I talked with a woman the other day who was stressed and frustrated with herself. She had recently decided she was done with her professional day job, and was going to develop some ideas she had been playing with and start her own business.
But when she started to approach these ideas to move them into reality, she told me that’s where she would start spinning. She described it as “flushing my mental energy down the toilet,” which is pretty descriptive. She just couldn’t move forward, couldn’t get productive.
It’s not that she didn’t have good ideas. She just found herself approaching the couple of creative ideas she had, and then spinning her mental wheels – which one was better? What if neither idea was good enough to risk leaving her job for, a job she didn’t love but didn’t hate either?

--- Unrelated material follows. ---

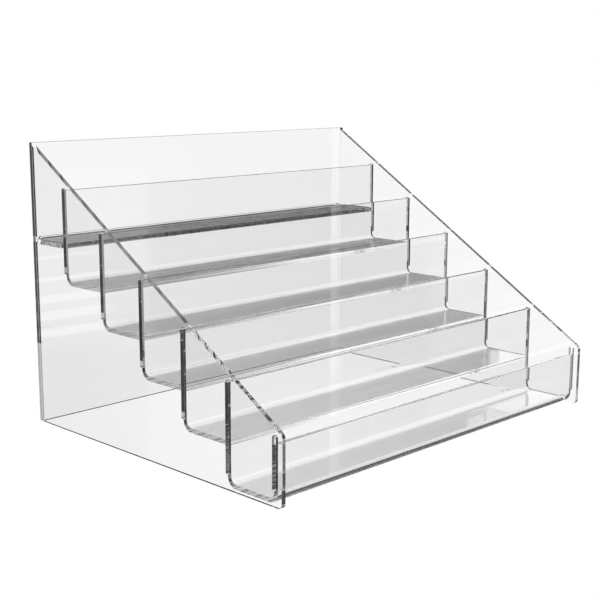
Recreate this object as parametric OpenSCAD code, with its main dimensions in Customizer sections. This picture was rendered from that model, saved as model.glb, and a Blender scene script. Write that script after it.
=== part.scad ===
// Stepped clear display stand, in millimetres.
// Two slotted side panels hold heat bent trays by their tabs.
// Origin on the table, at the middle of the footprint.
// +Z is up, X runs along the trays and the front is toward -Y.

/* [Overall size] */
// Width over the outer faces of the two side panels
stand_width = 300; // [200:1:450]
// Depth from the front edge of the side panels to the back of the back panel
stand_depth = 238; // [200:1:280]
// Height of the back panel and of the side panels at the back
stand_height = 190; // [160:1:230]
// Height of the side panels at their front edge
front_edge_height = 42.5; // [38:0.5:60]
// Thickness of the sheet every piece is cut from
sheet_thickness = 3; // [2.5:0.1:3.2]

/* [Side panels] */
// Corner radius at the bottom of the front edge
toe_radius = 3; // [1:0.5:6]
// Corner radius where the front edge meets the slanted edge
brow_radius = 4.5; // [1:0.5:6]
// Corner radius inside a slot
slot_corner_radius = 0.8; // [0.3:0.1:1]
// Room in a slot on each face of the sheet that fills it
slot_side_clearance = 0.1; // [0.05:0.05:0.3]
// Room in a slot above the tab
slot_top_clearance = 1.1; // [0.9:0.1:1.5]
// Room in a slot under the tab of a step tray
slot_foot_clearance = 4.4; // [1:0.1:5]
// Distance from the slanted edge straight down to the top of the lip slot
slot_edge_distance = 4.9; // [4:0.1:6]

/* [Step trays] */
// Distance from the slanted edge straight down to the top of every riser
riser_edge_distance = 5.9; // [5:0.1:8]
// Height of a step tray from the underside of its floor to the top of its riser
tray_height = 62.1; // [60:0.1:64]
// Inner radius of every heat bend
bend_inner_radius = 4; // [2:0.5:5]
// Height of a tab on a step tray
tray_tab_height = 50; // [40:0.5:50]
// Room between the end of a tray and the side panel
end_clearance = 0.1; // [0.05:0.05:0.3]
// Room between the edge of a floor and the riser in front of it
floor_clearance = 0.1; // [0.05:0.05:0.3]

/* [Front tray] */
// Underside of the front tray above the table
front_tray_lift = 1.2; // [0.5:0.1:2]
// Clear depth of the front tray, from its lip to its riser
front_tray_depth = 35.5; // [30:0.5:45]
// Distance from the slanted edge straight down to the top of the lip
lip_edge_distance = 9.8; // [8:0.1:14]
// Front face of the lip from the front edge of the side panels
lip_setback = 4.5; // [4:0.1:5.5]
// Foot of the tabs of the front tray above the table
front_tab_foot = 11; // [10.5:0.1:14]
// Room in a slot under a tab of the front tray
front_foot_clearance = 1.5; // [1:0.1:2]

/* [Top shelf] */
// Clear depth of the top shelf, from the highest riser to the back panel
shelf_depth = 32.6; // [28:0.1:45]
// Distance from the top of the highest riser down to the underside of the shelf
shelf_drop = 37.8; // [30:0.1:45]
// Distance from the riser to the start of the shelf tab
shelf_tab_inset = 2.6; // [1.5:0.1:6]
// Distance from the end of the shelf tab to the back panel
shelf_tab_back_inset = 6; // [5:0.1:10]
// Room in front of the shelf tab in its slot
shelf_front_clearance = 1; // [0.9:0.1:1.2]
// Room behind the shelf tab in its slot
shelf_back_clearance = 3; // [1:0.1:4]
// Room above and below a side tab of the shelf, and under its rear tab
shelf_tab_clearance = 0.1; // [0.05:0.05:0.3]

/* [Back panel] */
// Cement line between the back panel and its neighbours
cement_line = 0.05; // [0.05:0.01:0.1]
// Distance from the end of the back panel to the rear tab of the shelf
back_tab_inset = 8.6; // [6:0.1:20]
// Corner radius of the rear tab
tab_corner_radius = 0.2; // [0.1:0.1:0.5]
// Room in the slot of the back panel at each end of the rear tab
back_tab_clearance = 3.2; // [0.9:0.1:3.5]
// Room in the slot of the back panel above the rear tab
back_top_clearance = 1.1; // [0.9:0.1:1.5]

/* [Hidden] */

// Facets that OpenSCAD draws on a full circle
facets_full = 96;
$fn = facets_full;

// Overlap that makes a cut run clean through a face
cut_margin = 1;
// Flat steps that draw the round corner at the brow
brow_facets = 8;
// Number of step trays above the front tray
step_tray_count = 4;
// Places worked out from the slanted edge are rounded to this step
drawing_step = 0.01;

front_y = -stand_depth / 2;
inner_half_width = stand_width / 2 - sheet_thickness;
body_length = 2 * (inner_half_width - end_clearance);
slant_angle = atan((stand_height - front_edge_height) / stand_depth);
// Length that the round corner takes off each edge at the brow
brow_cut = brow_radius / tan((90 + slant_angle) / 2);
bend_outer_radius = bend_inner_radius + sheet_thickness;
// Distance from the front of the side panels to the front face of the back panel
back_face_distance = stand_depth - sheet_thickness;
// Depth of a side panel, up to the cement line of the back panel
side_depth = back_face_distance - cement_line;
// Front face of the highest riser from the front edge of the side panels
top_riser_distance = back_face_distance - shelf_depth - sheet_thickness;
// Front face of the riser of the front tray from the front edge of the side panels
front_riser_distance = lip_setback + sheet_thickness + front_tray_depth;
// Distance from one riser to the next along the depth
tier_pitch = (top_riser_distance - front_riser_distance) / step_tray_count;
// Clear run of a floor from its riser to the riser in front
floor_run = tier_pitch - sheet_thickness - floor_clearance;
// Top of the riser of the front tray
front_riser_height = riser_height(step_tray_count);
// From the outer face of the lip to the front face of the riser
front_tray_reach = sheet_thickness + front_tray_depth;
lip_height = on_step(slant_height(lip_setback + sheet_thickness / 2) - lip_edge_distance);
shelf_lift = riser_height(0) - shelf_drop;
shelf_tab_distance = top_riser_distance + sheet_thickness + shelf_tab_inset;
shelf_tab_length = shelf_depth - shelf_tab_inset - shelf_tab_back_inset;
back_tab_length = stand_width - 2 * back_tab_inset;

acrylic_color = [0.86, 0.93, 0.96, 0.45];
bent_color = [0.80, 0.90, 0.95, 0.55];

// A length rounded to the drawing step
function on_step(length) = round(length / drawing_step) * drawing_step;

// Height of the slanted edge at a distance from the front
function slant_height(distance) = front_edge_height + distance * tan(slant_angle);

// Front face of riser number n, counted from the top
function riser_distance(n) = on_step(top_riser_distance - n * tier_pitch);

// Top of riser number n, counted from the top
function riser_height(n) =
  on_step(slant_height(riser_distance(n) + sheet_thickness / 2) - riser_edge_distance);

// Turns a drawing of distance and height into the plane across the stand,
// and gives it a length along X, centred on x_centre
module across_stand(x_centre, length)
  translate([x_centre - length / 2, front_y, 0])
    rotate([90, 0, 90])
      linear_extrude(height = length)
        children();

// Rectangle between two corners
module box_2d(low, high)
  translate(low)
    square([high[0] - low[0], high[1] - low[1]]);

// Rectangle with four round corners and its lower front corner at the origin
module rounded_box_2d(size, radius) {
  translate([radius, 0])
    square([size[0] - 2 * radius, size[1]]);
  translate([0, radius])
    square([size[0], size[1] - 2 * radius]);
  for (x = [radius, size[0] - radius])
    for (y = [radius, size[1] - radius])
      translate([x, y])
        circle(r = radius);
}

// Points along an arc, from one angle to another
function arc_points(centre, radius, from_angle, to_angle) = [
  for (i = [0:brow_facets])
    let (angle = from_angle + (to_angle - from_angle) * i / brow_facets)
      centre + radius * [cos(angle), sin(angle)]
];

// Outline of a side panel, with the two round corners of its front edge
module side_outline() {
  polygon(concat(
    [
      [0, toe_radius],
      [toe_radius, toe_radius],
      [toe_radius, 0],
      [side_depth, 0],
      [side_depth, slant_height(side_depth)]
    ],
    arc_points([brow_radius, front_edge_height - brow_cut], brow_radius, 90 + slant_angle, 180)));
  translate([toe_radius, toe_radius])
    circle(r = toe_radius);
}

// One upright slot, for a sheet whose front face is at a distance from the front
module upright_slot(distance, foot, height)
  translate([distance - slot_side_clearance, foot])
    rounded_box_2d([sheet_thickness + 2 * slot_side_clearance, height], slot_corner_radius);

// All the slots of one side panel
module side_slots() {
  // Slot feet of the front tray
  front_slot_foot = front_tab_foot - front_foot_clearance;
  // Top of the slot of the lip
  lip_slot_top = on_step(slant_height(lip_setback + sheet_thickness / 2) - slot_edge_distance);
  for (n = [0:step_tray_count - 1])
    upright_slot(
      riser_distance(n),
      riser_height(n) - tray_tab_height - slot_foot_clearance,
      tray_tab_height + slot_foot_clearance + slot_top_clearance);
  upright_slot(
    front_riser_distance,
    front_slot_foot,
    front_riser_height + slot_top_clearance - front_slot_foot);
  upright_slot(lip_setback, front_slot_foot, lip_slot_top - front_slot_foot);
  translate([shelf_tab_distance - shelf_front_clearance, shelf_lift - shelf_tab_clearance])
    rounded_box_2d(
      [
        shelf_tab_length + shelf_front_clearance + shelf_back_clearance,
        sheet_thickness + 2 * shelf_tab_clearance
      ],
      slot_corner_radius);
}

// A side panel standing with its middle plane at x_centre
module side_panel(x_centre)
  color(acrylic_color)
    difference() {
      across_stand(x_centre, sheet_thickness)
        side_outline();
      across_stand(x_centre, sheet_thickness + 2 * cut_margin)
        side_slots();
    }

// Quarter of a bend that turns from an upright wall behind it into a floor in front of it.
// The outer corner of the bend is at the origin.
module bend_2d()
  translate([-bend_outer_radius, bend_outer_radius])
    difference() {
      intersection() {
        circle(r = bend_outer_radius);
        box_2d([0, -bend_outer_radius], [bend_outer_radius, 0]);
      }
      circle(r = bend_inner_radius);
    }

// Upright wall and bend of a tray, whose outer corner is at the origin
module riser_2d(height) {
  bend_2d();
  box_2d([-sheet_thickness, bend_outer_radius], [0, height]);
}

// Profile of a step tray, with the outer corner of its bend at the origin
module step_tray_2d() {
  riser_2d(tray_height);
  box_2d([-floor_run - sheet_thickness, 0], [-bend_outer_radius, sheet_thickness]);
}

// Profile of the front tray, with the outer corner of its back bend at the origin
module front_tray_2d() {
  riser_2d(front_riser_height - front_tray_lift);
  box_2d(
    [-front_tray_reach - sheet_thickness + bend_outer_radius, 0],
    [-bend_outer_radius, sheet_thickness]);
  translate([-front_tray_reach - sheet_thickness, 0])
    mirror([1, 0])
      riser_2d(lip_height - front_tray_lift);
}

// Step tray number n, counted from the top, drawn from the outer corner of its bend
module step_tray(n) {
  corner = [riser_distance(n) + sheet_thickness, riser_height(n) - tray_height];
  color(bent_color) {
    across_stand(0, body_length)
      translate(corner)
        step_tray_2d();
    across_stand(0, stand_width)
      translate(corner)
        box_2d([-sheet_thickness, tray_height - tray_tab_height], [0, tray_height]);
  }
}

module left_side_panel() side_panel(-(stand_width - sheet_thickness) / 2);

module right_side_panel() side_panel((stand_width - sheet_thickness) / 2);

// Turns a drawing of width and height into the plane of the back panel,
// and gives it a length along the depth, from a distance behind the front
module along_back(distance, length)
  translate([0, front_y + distance + length, 0])
    rotate([90, 0, 0])
      linear_extrude(height = length)
        children();

// The rear tab of the shelf, grown by the room at its ends, under it and above it
module rear_tab_2d(end_room, foot_room, top_room, radius)
  translate([-back_tab_length / 2 - end_room, shelf_lift - foot_room])
    rounded_box_2d(
      [back_tab_length + 2 * end_room, sheet_thickness + foot_room + top_room],
      radius);

module back_panel()
  color(acrylic_color)
    difference() {
      across_stand(0, stand_width)
        box_2d([back_face_distance, 0], [stand_depth, stand_height]);
      along_back(back_face_distance - cut_margin, sheet_thickness + 2 * cut_margin)
        rear_tab_2d(
          back_tab_clearance,
          shelf_tab_clearance,
          back_top_clearance,
          slot_corner_radius);
    }

module top_shelf()
  color(acrylic_color) {
    across_stand(0, body_length)
      translate([top_riser_distance + sheet_thickness + floor_clearance, shelf_lift])
        square([shelf_depth - floor_clearance - cement_line, sheet_thickness]);
    across_stand(0, stand_width)
      translate([shelf_tab_distance, shelf_lift])
        square([shelf_tab_length, sheet_thickness]);
    along_back(back_face_distance - cut_margin, sheet_thickness + cut_margin)
      rear_tab_2d(0, 0, 0, tab_corner_radius);
  }

module step_tray_1() step_tray(0);

module step_tray_2() step_tray(1);

module step_tray_3() step_tray(2);

module step_tray_4() step_tray(3);

module front_tray() {
  corner = [front_riser_distance + sheet_thickness, front_tray_lift];
  tab_foot = front_tab_foot - front_tray_lift;
  color(bent_color) {
    across_stand(0, body_length)
      translate(corner)
        front_tray_2d();
    across_stand(0, stand_width)
      translate(corner) {
        box_2d([-sheet_thickness, tab_foot], [0, front_riser_height - front_tray_lift]);
        translate([-front_tray_reach - sheet_thickness, 0])
          box_2d([0, tab_foot], [sheet_thickness, lip_height - front_tray_lift]);
      }
  }
}

left_side_panel();
right_side_panel();
back_panel();
top_shelf();
step_tray_1();
step_tray_2();
step_tray_3();
step_tray_4();
front_tray();
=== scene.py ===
# %% [markdown]
# # A stepped display stand of clear sheet
#
# The real stand is cut from clear acrylic sheet. Two side panels carry slots, and
# the tabs of five heat bent trays and of a flat shelf sit in them. A back panel
# closes the rear. The pieces come from the CAD frame at their true size, so this
# lesson adds what the CAD can't give: the clear material, the room that it
# reflects, the floor and the camera.

# %% Open the frame
import math

import bpy
from mathutils import Matrix, Vector


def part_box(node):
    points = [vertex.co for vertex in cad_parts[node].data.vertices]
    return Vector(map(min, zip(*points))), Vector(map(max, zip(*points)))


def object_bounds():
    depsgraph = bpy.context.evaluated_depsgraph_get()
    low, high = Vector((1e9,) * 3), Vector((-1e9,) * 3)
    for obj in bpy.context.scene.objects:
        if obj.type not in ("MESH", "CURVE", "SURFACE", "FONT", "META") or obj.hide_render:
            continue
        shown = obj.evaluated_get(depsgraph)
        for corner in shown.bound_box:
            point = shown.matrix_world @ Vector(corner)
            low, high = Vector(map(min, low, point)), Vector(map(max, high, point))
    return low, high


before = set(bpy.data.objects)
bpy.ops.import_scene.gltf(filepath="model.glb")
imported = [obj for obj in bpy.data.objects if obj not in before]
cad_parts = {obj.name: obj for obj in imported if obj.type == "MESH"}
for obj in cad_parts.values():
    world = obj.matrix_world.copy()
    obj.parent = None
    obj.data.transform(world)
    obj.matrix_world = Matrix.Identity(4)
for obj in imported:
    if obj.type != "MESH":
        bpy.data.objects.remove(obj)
cad_low, cad_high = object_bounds()
print("CAD box from", tuple(cad_low), "to", tuple(cad_high))

# %% [markdown]
# ## Measuring before dressing
#
# A maker measures the pieces first. The frame gives each node's box, so the sheet
# thickness and the planes where pieces meet are read from it and not typed again.
# That way the looks still fit if the CAD is changed.

# %% Measure the pieces
MM_IN_METRE = 1000


def mm(length):
    return length / MM_IN_METRE


left_low, left_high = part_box("left_side_panel")
sheet_thickness = left_high.x - left_low.x
inner_half_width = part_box("right_side_panel")[0].x
back_face_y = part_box("back_panel")[0].y
print("sheet %.1f mm thick" % (sheet_thickness * MM_IN_METRE))
print("inside half width %.1f mm" % (inner_half_width * MM_IN_METRE))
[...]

Why did some of the friends she shared the ideas with think that both of the ideas were great, while others gave her a look like she was crazy to even consider leaving her secure job? What if those friends judged her, left her?

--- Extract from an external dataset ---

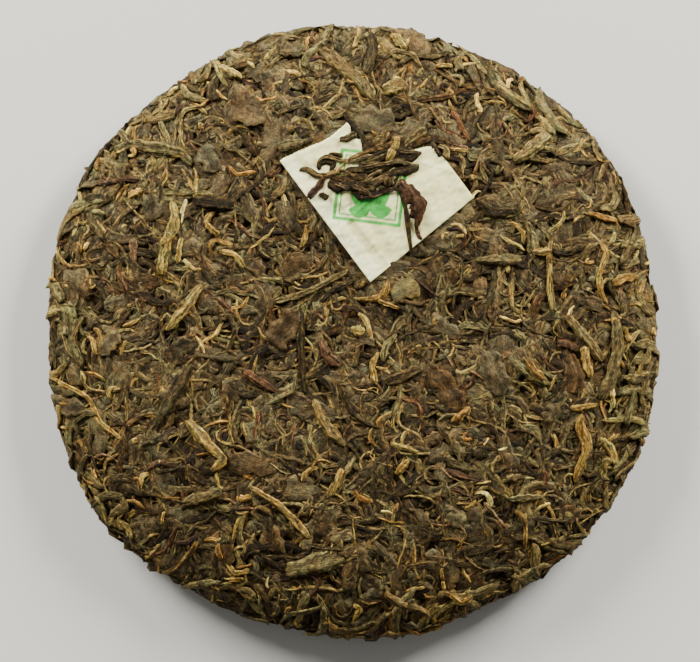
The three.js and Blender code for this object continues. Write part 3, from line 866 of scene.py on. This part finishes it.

Meanwhile, nothing concrete got done. Week after week. No productivity, no forward movement.
This mental doing without actual productivity is a common kind of stress, and ends up being an energy drain. And a productivity killer. I know this place myself when there’s a lot going on at once sometimes. The problem usually involves one or both of these common inner habits:
1) Our minds start to go into overdrive, but not just in the present. We begin jumping mentally into the future and telling ourselves scary stories of what might happen (but isn’t now).
2) We start to disconnect from our bodies as we pay intense attention to our thoughts and our “what-iffing” ourselves into the future. When we’re disconnected from our bodies, we lose our capacity for intuition, for deeper knowing; for landing firmly in our truth about something.
Over-thinking is exhausting and draining usually because one or both of these is going on. Then we’re drained. And nothing gets done.
The best thing to do when the mental wheels get spinning, is to address both of those challenges directly:
1) Catch the mental “what if’s.” Unless you are generating a list of creative ideas, “What if” only takes you out of present time into an imagined future, usually one of worst-case scenarios. Get yourself back to present time. Focus on something in the room, on something or someone right in front of you. It’s the only moment you’ve got any control in anyway.
2) Get back in connection with your body, which only lives in the present (and gets stressed when you’re off in the past or future mentally). Feel your feet. Jump up and down a few times. Get grounded again in your physicality, in the energy you do have.
Then pick one thing that’s a priority, and just start again. You’ll be back in the present again, where you can choose to chunk out just one small piece of a priority item, and get it done.